January 3rd, 1929. Coach Art Ross and his Boston Bruins all boarded a train bound for Montreal, where they would take on the Maroons. There was only one problem. Boston's best player, Eddie Shore, was not on the train.

"Mr. Ross didn't know it," said Shore years later "but I was running down the station platform trying to jump on the last car of the train. I didn't make it and had just missed the train because my taxi had been tied up in a traffic accident coming across town."

But Shore had every intention of getting to Montreal in time to play the game. At 11:30pm he hired a car and driver to take him the 560km, even though a blizzard was raging. Shore grew impatient with the chauffeur's slow speed and took over the wheel.

"I was not happy at the rate he was traveling," says Shore, "and I told him so. He apologized and said he didn't have chains and didn't like driving in the winter. The poor fellow urged me to turn back to Boston."

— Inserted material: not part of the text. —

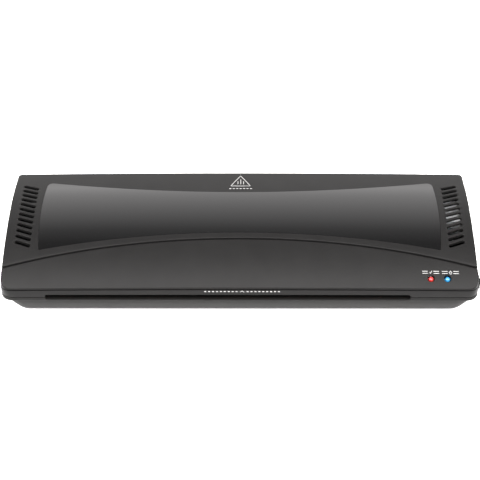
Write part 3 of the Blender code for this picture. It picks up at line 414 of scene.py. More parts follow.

Shore, who grew up in wintery western Canada, was not fazed by the storm. He found solutions for their travel problems. He found an open service station where he acquired some tire chains. And when their visibility was greatly limited due to ice on the windshield Shore found a rather unusual answer.

"I couldn't see out the window," says Shore, "so I removed the top half of the windshield."

He drove most of the way, only letting the chauffeur drive so he could take quick cat naps. During one such stretch the chauffer put the car into a ditch. Shore then hired a team of horses to pull the car out of the ditch, and drove the rest of the way to Montreal!

"I paid $8 for a team of horses," says Shore, "harnessed the horses and pulled the car out of the ditch."

Amazingly, Shore arrived in Montreal around 5:30pm, just enough time to eat a steak, catch a 30 minute nap, and then play the game. Not that coach Art Ross intended to use him after all of that.

"He was in no condition for hockey," says Ross. "His eyes were bloodshot, his face frostbitten and windburned, his fingers bent and set like claws after gripping the steering wheel so long. And he couldn't walk straight. I figure his legs were almost paralyzed from hitting the brake and clutch."

But the headstrong Shore insisted he play. He played the entire game! He played all 60 minutes (minus time served in the penalty box on two minor infractions). He even scored the winning goal!

1943 - Chicago's Reg Bentley scored a goal, with assists from brothers Max and Doug, in a 3-3 Black Hawks tie at New York. It was the first goal in NHL history with three points from the same family!

1970 - Detroit's Gordie Howe and Toronto's George Armstrong became the first two players to appear in the NHL in four different decades when they played in their first games of the new year. Wings beat Flyers 6-1 & Leafs beat Hawks 6-2.

1974 - Philadelphia's Dave Schultz scored his first NHL hat trick to lead the Flyers past the Rangers, 4-2 at the Spectrum.

1988 - Hartford Whalers traded Shane Churla and Dana Murzyn to the Calgary Flames in exchange for Neil Sheehy, Carey Wilson and the rights to Lane MacDonald.

1991 - Wayne Gretzky became just the fourth player in NHL history to score 700 career goals, then added two more (for his 47th career hat trick) in a 6-3 Kings win over the Islanders, at Long Island.

1997 - Washington goalie Olaf Kolzig recorded his first career NHL shutout in the Capitals' 3-0 win over the visiting Phoenix Coyotes.

Happy Birthday to Bobby Hull, Rick MacLeish, Shakey Walton, Mike York, Real Lemieux, Todd Warriner, Drake Berehowsky, Kerry Huffman, Rick St. Croix and Jacques Cloutier.